## [Task to carry out]
All of the material below is to be returned exactly.

(begin)

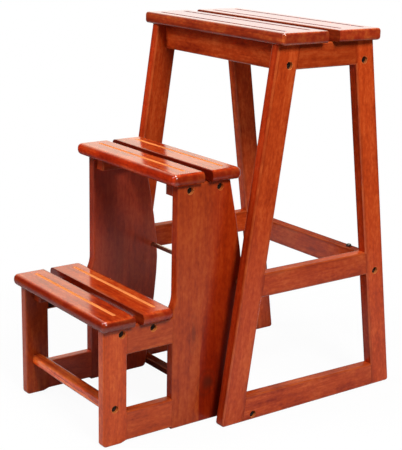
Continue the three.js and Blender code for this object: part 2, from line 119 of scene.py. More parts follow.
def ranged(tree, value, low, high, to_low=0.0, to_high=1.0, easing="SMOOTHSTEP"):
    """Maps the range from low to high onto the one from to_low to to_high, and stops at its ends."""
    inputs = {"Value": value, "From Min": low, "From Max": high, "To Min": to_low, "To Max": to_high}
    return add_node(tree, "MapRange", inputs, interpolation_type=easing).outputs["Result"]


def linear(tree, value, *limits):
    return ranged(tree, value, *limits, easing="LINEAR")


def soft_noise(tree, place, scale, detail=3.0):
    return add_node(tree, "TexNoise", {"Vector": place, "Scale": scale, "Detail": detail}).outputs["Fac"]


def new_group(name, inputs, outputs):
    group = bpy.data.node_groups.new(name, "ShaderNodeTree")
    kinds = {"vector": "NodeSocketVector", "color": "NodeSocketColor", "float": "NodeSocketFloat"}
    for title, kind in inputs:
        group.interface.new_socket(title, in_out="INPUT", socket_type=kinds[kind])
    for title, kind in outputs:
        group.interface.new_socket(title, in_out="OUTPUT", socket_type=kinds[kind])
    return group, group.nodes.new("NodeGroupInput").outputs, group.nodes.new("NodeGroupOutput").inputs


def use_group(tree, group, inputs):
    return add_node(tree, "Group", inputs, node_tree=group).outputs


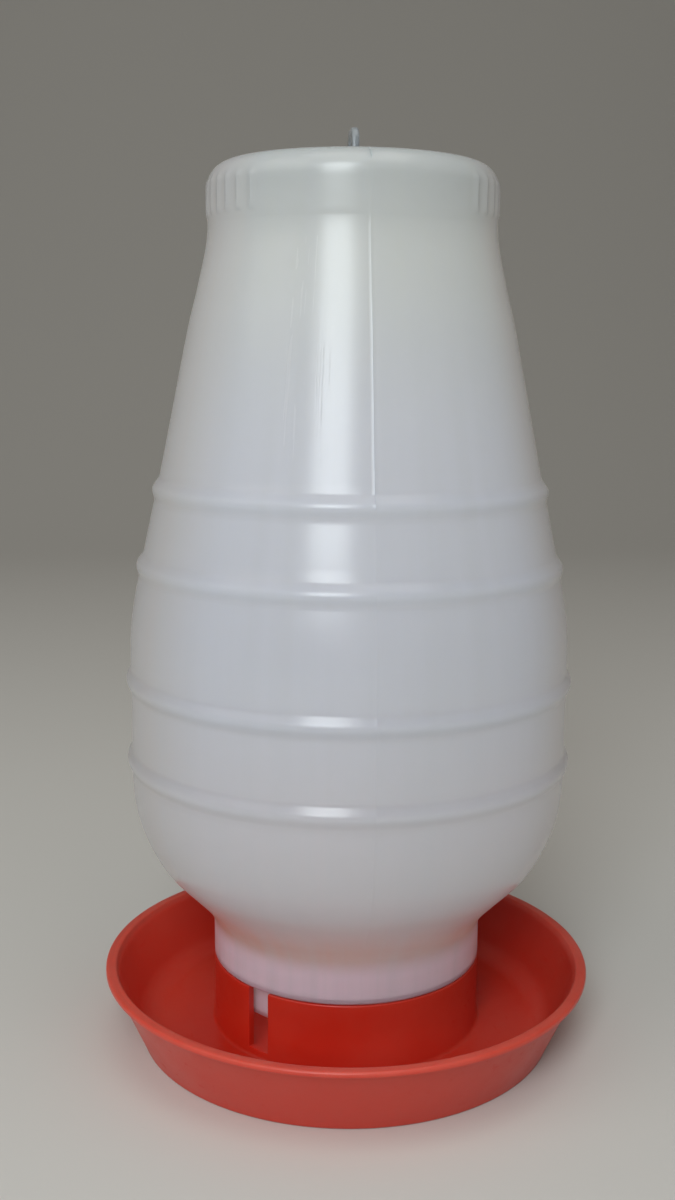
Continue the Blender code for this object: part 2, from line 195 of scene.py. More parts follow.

(end)

## [Answer below]
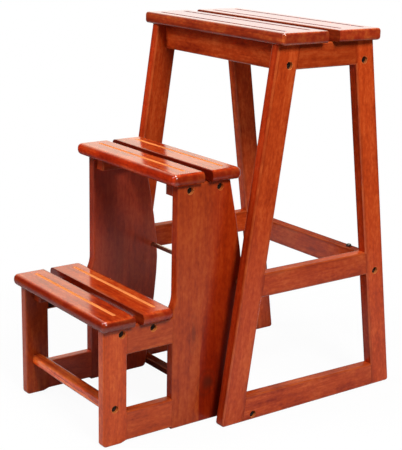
Continue the three.js and Blender code for this object: part 2, from line 119 of scene.py. More parts follow.
def ranged(tree, value, low, high, to_low=0.0, to_high=1.0, easing="SMOOTHSTEP"):
    """Maps the range from low to high onto the one from to_low to to_high, and stops at its ends."""
    inputs = {"Value": value, "From Min": low, "From Max": high, "To Min": to_low, "To Max": to_high}
    return add_node(tree, "MapRange", inputs, interpolation_type=easing).outputs["Result"]


def linear(tree, value, *limits):
    return ranged(tree, value, *limits, easing="LINEAR")


def soft_noise(tree, place, scale, detail=3.0):
    return add_node(tree, "TexNoise", {"Vector": place, "Scale": scale, "Detail": detail}).outputs["Fac"]


def new_group(name, inputs, outputs):
    group = bpy.data.node_groups.new(name, "ShaderNodeTree")
    kinds = {"vector": "NodeSocketVector", "color": "NodeSocketColor", "float": "NodeSocketFloat"}
    for title, kind in inputs:
        group.interface.new_socket(title, in_out="INPUT", socket_type=kinds[kind])
    for title, kind in outputs:
        group.interface.new_socket(title, in_out="OUTPUT", socket_type=kinds[kind])
    return group, group.nodes.new("NodeGroupInput").outputs, group.nodes.new("NodeGroupOutput").inputs


def use_group(tree, group, inputs):
    return add_node(tree, "Group", inputs, node_tree=group).outputs


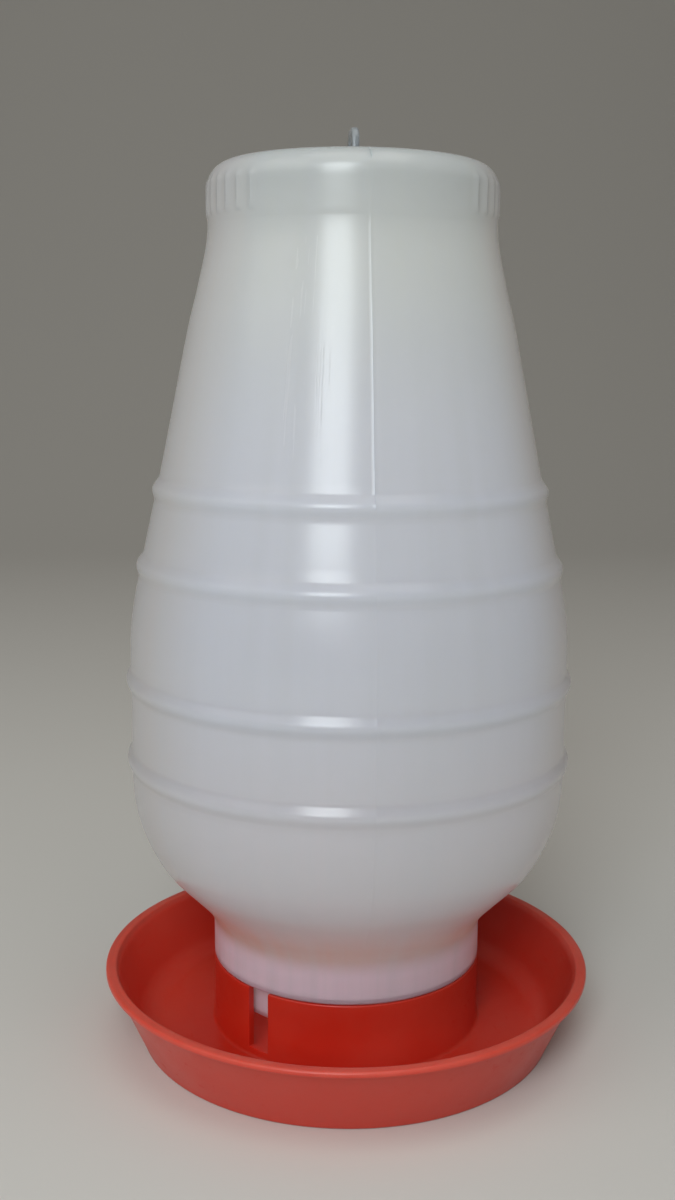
Continue the Blender code for this object: part 2, from line 195 of scene.py. More parts follow.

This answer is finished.